* [PROBLEM STATEMENT] For each line of the data below that holds "object", copy the line.

........

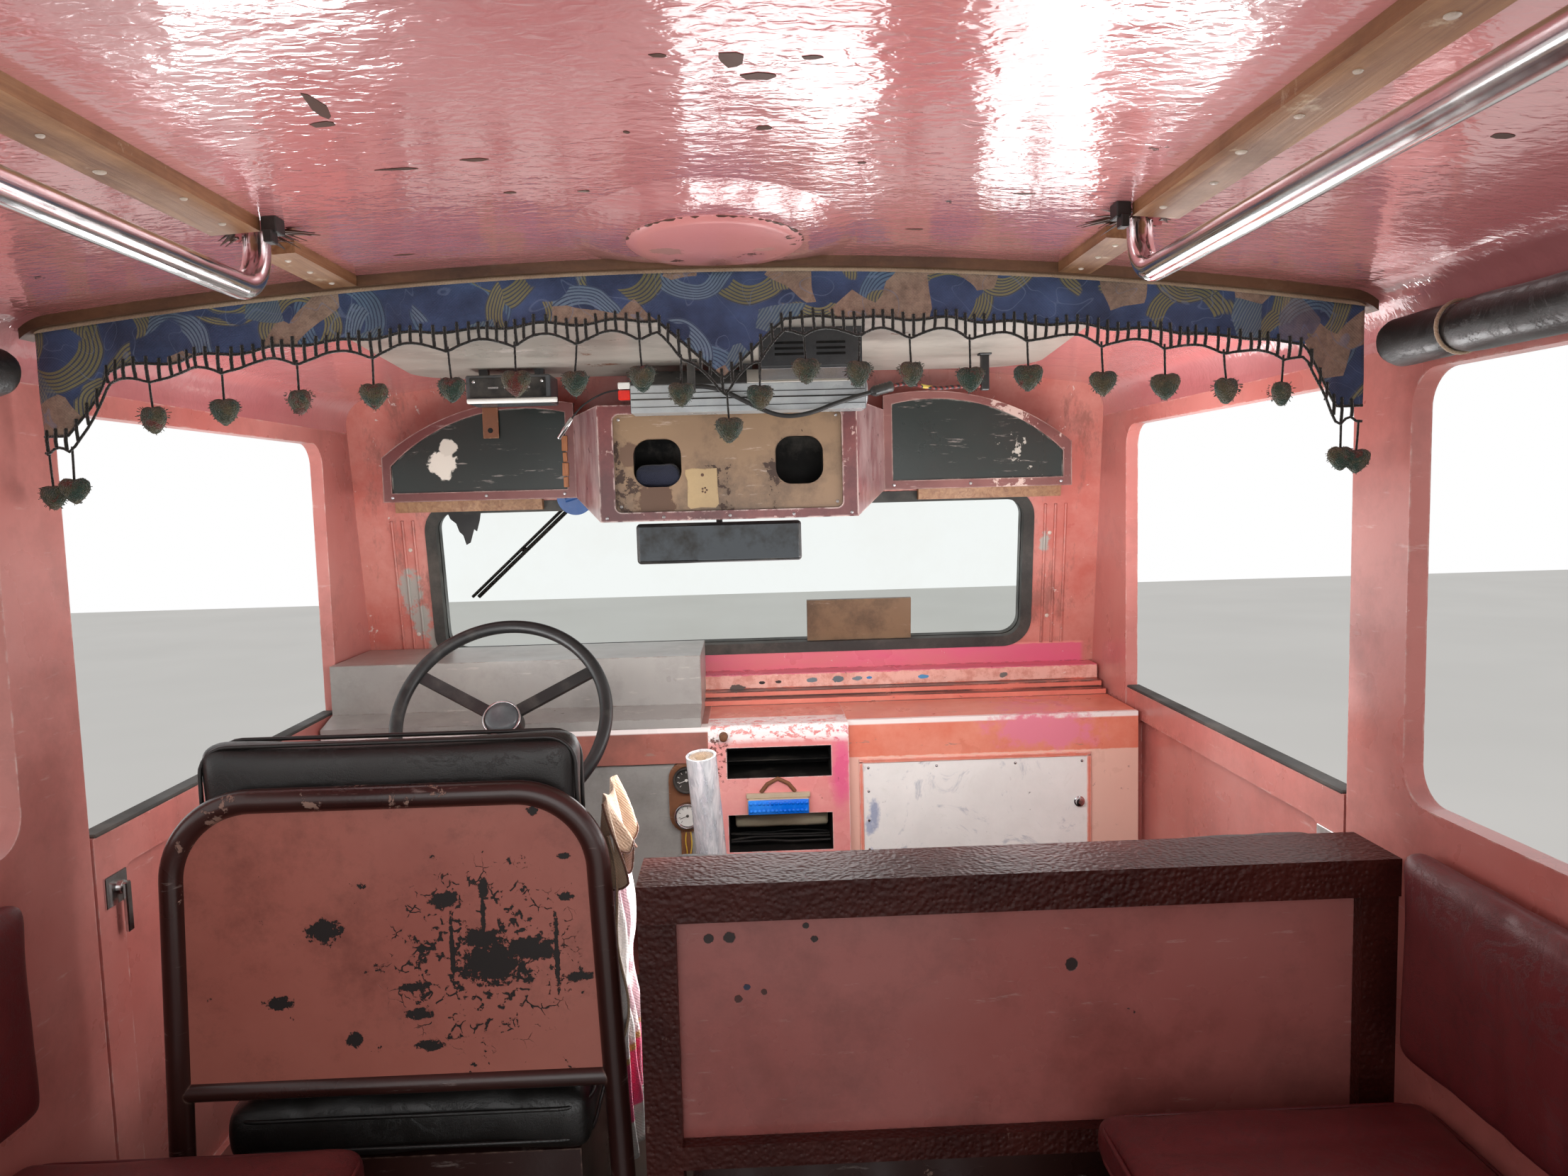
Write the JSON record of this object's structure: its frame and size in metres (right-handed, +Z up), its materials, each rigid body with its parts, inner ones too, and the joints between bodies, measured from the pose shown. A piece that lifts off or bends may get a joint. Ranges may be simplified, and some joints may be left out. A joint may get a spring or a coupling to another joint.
{
  "type": "jeepney cab section",
  "caption": "Front section of a small bus body: cab with seats, dashboard and half doors, and the first saloon bay with benches, rails and valance.",
  "frame": {"origin": "on the ground under the middle of the section, at the underside of its floor frame", "axes": "+Y forwards along the vehicle, +X to the vehicle's right, +Z up"},
  "size_m": [1.718, 2.04, 1.52],
  "materials": {
    "body_paint": "worn gloss enamel",
    "ceiling_paint": "gloss enamel with runs and chips",
    "frame_paint": "matt black",
    "floor_paint": "worn grey brown",
    "tray_paint": "dull white",
    "maroon_paint": "worn gloss",
    "green_paint": "worn gloss",
    "dash_paint": "worn gloss enamel",
    "grey_paint": "satin",
    "dark_panel": "satin",
    "brown_paint": "worn gloss",
    "bright_steel": "polished",
    "black_metal": "satin",
    "black_plastic": "satin",
    "blue_plastic": "gloss",
    "wood": "varnished",
    "plywood": "stained",
    "rubber": "matt",
    "glass": "clear",
    "blue_cloth": "woven print",
    "green_yarn": "crochet",
    "beige_cloth": "frilled",
    "black_vinyl": "semi-gloss vinyl",
    "silver_film": "bright metallised film",
    "black_cord": "satin",
    "maroon_vinyl": "semi-gloss vinyl"
  },
  "bodies": {
    "cab": {"floor_frame": "frame_paint", "floor_pan": "floor_paint", "side_wall_right": "body_paint", "side_wall_left": "body_paint", "roof_panel": "ceiling_paint", "rear_hoop": "body_paint", "drip_rails": "bright_steel", "firewall": "body_paint", "windscreen_frame": "body_paint", "windscreen_glass": "glass", "windscreen_gasket": "rubber", "wiper": "black_metal", "wiper_motor": "blue_plastic", "wooden_battens": "wood", "ceiling_cover": "ceiling_paint", "ceiling_tray": "tray_paint", "grab_rails": "bright_steel", "header_box": "maroon_paint", "speaker_board": "plywood", "header_wings": "maroon_paint", "wing_boards": "green_paint", "dash_ledge": "dash_paint", "dash_console": "dash_paint", "dash_sides": "dash_paint", "glove_panel": "grey_paint", "driver_panel": "dark_panel", "binnacle": "grey_paint", "gauges": "black_plastic", "console_lamp": "blue_plastic", "route_board": "plywood", "overhead_units": "black_plastic", "rear_view_mirror": "black_plastic", "valance": "blue_cloth", "heart_fringe": "green_yarn", "driver_seat_frame": "brown_paint", "driver_seat_panel": "dash_paint", "cab_seat_pads": "black_vinyl", "seat_frill": "beige_cloth", "partition_frame": "brown_paint", "partition_panel": "dash_paint", "cab_seat_cushions": "black_vinyl", "seat_bases": "brown_paint", "bench_cushions": "maroon_vinyl", "sunshade_roll": "silver_film", "overhead_cable": "black_cord", "side_wires": "black_cord", "spare_lead": "black_cord", "lead_fittings": "black_plastic", "rolled_curtains": "black_vinyl", "steering_column": "black_metal", "pedals": "black_metal", "gear_lever": "black_metal"},
    "door_left": {"door_left": "body_paint"},
    "door_right": {"door_right": "body_paint"},
    "steering_wheel": {"steering_wheel": "black_plastic"}
  },
  "joints": [
    {"name": "steering", "type": "hinge", "parent": "cab", "child": "steering_wheel", "pos_m": [-0.42, 0.46, 0.83], "axis": [0, -0.8192, 0.5736], "range_deg": [-540, 540]},
    {"name": "door_left_hinge", "type": "hinge", "parent": "cab", "child": "door_left", "pos_m": [-0.851, 0.737, 0.475], "axis": [0, 0, -1], "range_deg": [0, 75]},
    {"name": "door_right_hinge", "type": "hinge", "parent": "cab", "child": "door_right", "pos_m": [0.851, 0.737, 0.475], "axis": [0, 0, 1], "range_deg": [0, 75]}
  ]
}
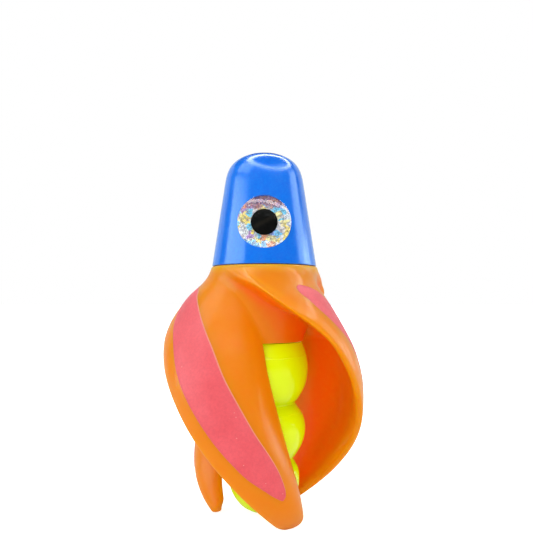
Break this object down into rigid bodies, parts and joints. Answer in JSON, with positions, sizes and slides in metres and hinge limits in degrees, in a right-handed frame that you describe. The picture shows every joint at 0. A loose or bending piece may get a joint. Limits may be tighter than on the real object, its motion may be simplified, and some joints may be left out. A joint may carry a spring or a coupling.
{
  "type": "spinning trolling lure",
  "caption": "Spinning fishing lure: a rounded nose cap with eyes on a rotor of helical striped vanes, turning about a line tube and a core of merged beads.",
  "frame": {"origin": "on the rotor's axis, level with the tips of the vanes that the lure stands on", "axes": "+Z along the line from the tail to the nose, -Y to the front eye, +X to the right of the front view"},
  "size_m": [0.0231, 0.0225, 0.0424],
  "materials": {
    "orange_plastic": "translucent moulded orange, soft gloss",
    "blue_plastic": "polished opaque blue",
    "pink_plastic": "satin coral pink with fine speckle",
    "chartreuse_plastic": "glossy fluorescent yellow-green",
    "eye_foil": "crinkled holographic foil film",
    "eye_pupil": "printed gloss black",
    "eye_resin": "clear epoxy dome",
    "tube_steel": "bright drawn stainless tube",
    "washer_steel": "stamped stainless",
    "eyelet_brass": "rolled brass",
    "bush_nylon": "natural nylon"
  },
  "bodies": {
    "spindle": {"line_tube": "tube_steel", "nose_eyelet": "eyelet_brass", "tail_eyelet": "eyelet_brass", "thrust_washer": "washer_steel"},
    "rotor": {"vane_rotor": "orange_plastic", "nose_cap": "blue_plastic", "stripe_inlay_1": "pink_plastic", "stripe_inlay_2": "pink_plastic", "stripe_inlay_3": "pink_plastic", "eye_foil_front": "eye_foil", "eye_foil_back": "eye_foil", "eye_pupil_front": "eye_pupil", "eye_pupil_back": "eye_pupil", "eye_dome_front": "eye_resin", "eye_dome_back": "eye_resin", "hub_bush": "bush_nylon", "nose_bush": "bush_nylon"},
    "beads": {"bead_core": "chartreuse_plastic"}
  },
  "joints": [
    {"name": "rotor_spin", "type": "hinge", "parent": "spindle", "child": "rotor", "pos_m": [0, 0, 0.0292], "axis": [0, 0, 1], "continuous": true},
    {"name": "bead_spin", "type": "hinge", "parent": "spindle", "child": "beads", "pos_m": [0, 0, 0.0104], "axis": [0, 0, 1], "continuous": true}
  ]
}
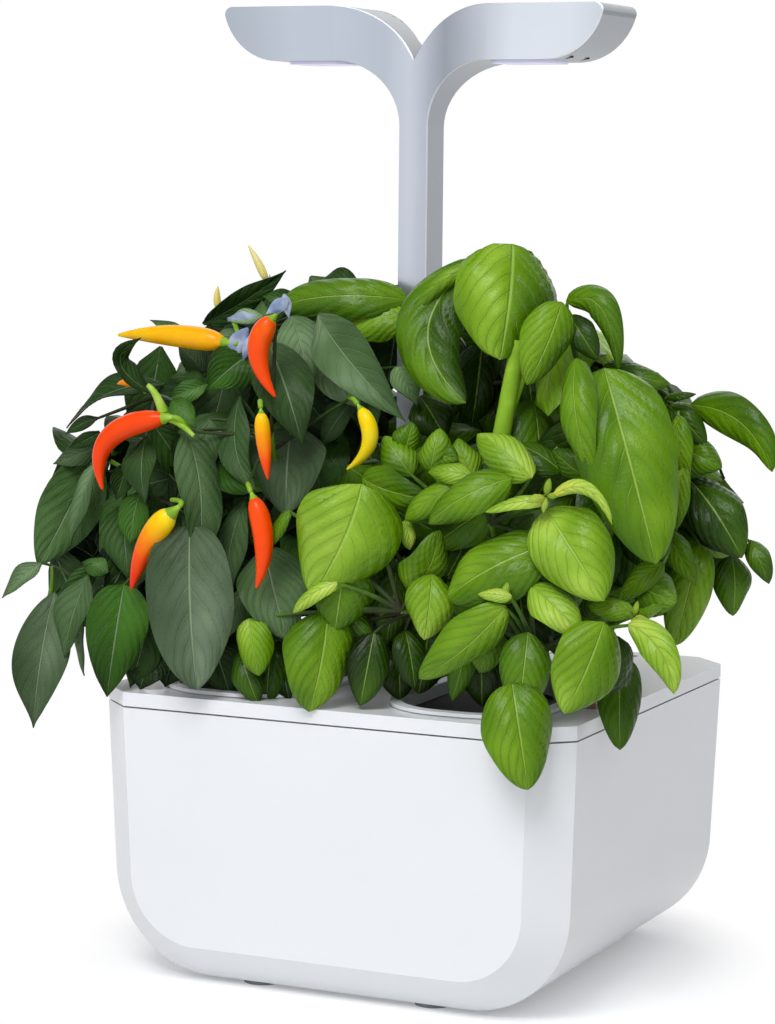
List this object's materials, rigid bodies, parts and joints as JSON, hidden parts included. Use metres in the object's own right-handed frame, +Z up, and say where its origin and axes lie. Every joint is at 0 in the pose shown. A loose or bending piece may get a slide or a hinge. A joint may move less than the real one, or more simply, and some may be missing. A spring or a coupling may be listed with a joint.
{
  "type": "countertop hydroponic garden",
  "caption": "White countertop water garden: rounded tub, lid with lift-out pods of chilli and basil, and a Y-shaped grow lamp on a sliding mast.",
  "frame": {"origin": "middle of the footprint, on the surface that the feet stand on", "axes": "+Z up, -Y towards the front, +X to the right seen from the front"},
  "size_m": [0.2894, 0.2118, 0.3624],
  "materials": {
    "tub_white": "gloss white moulding",
    "tray_white": "satin white moulding",
    "rubber_dark": "matte",
    "rubber_grey": "matte",
    "plastic_dark": "matte",
    "steel": "plain",
    "screw_black": "black oxide",
    "brass": "bright",
    "board_green": "solder mask",
    "cable_black": "matte",
    "cable_red": "matte",
    "clear": "clear moulding",
    "float_white": "foam",
    "marker_red": "gloss",
    "growing_medium": "fibrous",
    "cover_dark": "matte",
    "wick_white": "woven",
    "chilli_leaf": "satin leaf",
    "chilli_fruit": "gloss skin",
    "basil_leaf": "glossy leaf",
    "lamp_silver": "satin silver",
    "alloy": "plain",
    "board_white": "solder mask",
    "led_yellow": "gloss",
    "diffuser": "translucent"
  },
  "bodies": {
    "tub": {"tub_shell": "tub_white", "foot_pads": "rubber_dark"},
    "lid": {"lid_plate": "tub_white", "lid_gasket": "rubber_grey", "mast_socket": "tub_white", "socket_screws": "screw_black", "contact_brushes": "brass", "cable_duct": "tray_white", "inlet_cable": "cable_black", "control_board": "board_green", "button_switch": "plastic_dark", "power_jack": "plastic_dark", "jack_pin": "steel", "gauge_guide": "clear", "flap_pin": "steel"},
    "flap": {"filler_flap": "tub_white"},
    "float": {"float_block": "float_white", "float_rod": "marker_red"},
    "button": {"program_button": "tray_white"},
    "pod_left": {"pod_tray_left": "tray_white", "growing_block_left": "growing_medium", "pod_cover_left": "cover_dark", "wick_left": "wick_white", "chilli_plant": "chilli_leaf", "chilli_fruits": "chilli_fruit"},
    "pod_right": {"pod_tray_right": "tray_white", "growing_block_right": "growing_medium", "pod_cover_right": "cover_dark", "wick_right": "wick_white", "basil_plant": "basil_leaf"},
    "lamp": {"lamp_shell": "lamp_silver", "lamp_fascia": "lamp_silver", "top_cover_left": "lamp_silver", "top_cover_right": "lamp_silver", "cover_screws": "screw_black", "heat_spreader_left": "alloy", "heat_spreader_right": "alloy", "led_board_left": "board_white", "led_board_right": "board_white", "led_chips_left": "led_yellow", "led_chips_right": "led_yellow", "diffuser_left": "diffuser", "diffuser_right": "diffuser", "contact_rails": "brass", "mast_foot": "plastic_dark", "lamp_wires": "cable_red"}
  },
  "joints": [
    {"name": "lid_lift", "type": "slide", "parent": "tub", "child": "lid", "axis": [0, 0, 1], "range_m": [0, 0.12]},
    {"name": "pod_left_lift", "type": "slide", "parent": "lid", "child": "pod_left", "axis": [0, 0, 1], "range_m": [0, 0.06]},
    {"name": "pod_right_lift", "type": "slide", "parent": "lid", "child": "pod_right", "axis": [0, 0, 1], "range_m": [0, 0.06]},
    {"name": "lamp_height", "type": "slide", "parent": "lid", "child": "lamp", "axis": [0, 0, 1], "range_m": [-0.04, 0.01]},
    {"name": "float_travel", "type": "slide", "parent": "lid", "child": "float", "axis": [0, 0, 1], "range_m": [0, 0.02]},
    {"name": "flap_hinge", "type": "hinge", "parent": "lid", "child": "flap", "pos_m": [0.041, 0.0786, 0.1069], "axis": [-1, 0, 0], "range_deg": [0, 95]},
    {"name": "button_press", "type": "slide", "parent": "lid", "child": "button", "axis": [0, 0, 1], "range_m": [-0.0012, 0], "stiffness_N_per_m": 350}
  ]
}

........

* [OUTPUT FOR THIS TASK]
Write the JSON record of this object's structure: its frame and size in metres (right-handed, +Z up), its materials, each rigid body with its parts, inner ones too, and the joints between bodies, measured from the pose shown. A piece that lifts off or bends may get a joint. Ranges may be simplified, and some joints may be left out. A joint may get a spring or a coupling to another joint.
Break this object down into rigid bodies, parts and joints. Answer in JSON, with positions, sizes and slides in metres and hinge limits in degrees, in a right-handed frame that you describe. The picture shows every joint at 0. A loose or bending piece may get a joint. Limits may be tighter than on the real object, its motion may be simplified, and some joints may be left out. A joint may carry a spring or a coupling.
List this object's materials, rigid bodies, parts and joints as JSON, hidden parts included. Use metres in the object's own right-handed frame, +Z up, and say where its origin and axes lie. Every joint is at 0 in the pose shown. A loose or bending piece may get a slide or a hinge. A joint may move less than the real one, or more simply, and some may be missing. A spring or a coupling may be listed with a joint.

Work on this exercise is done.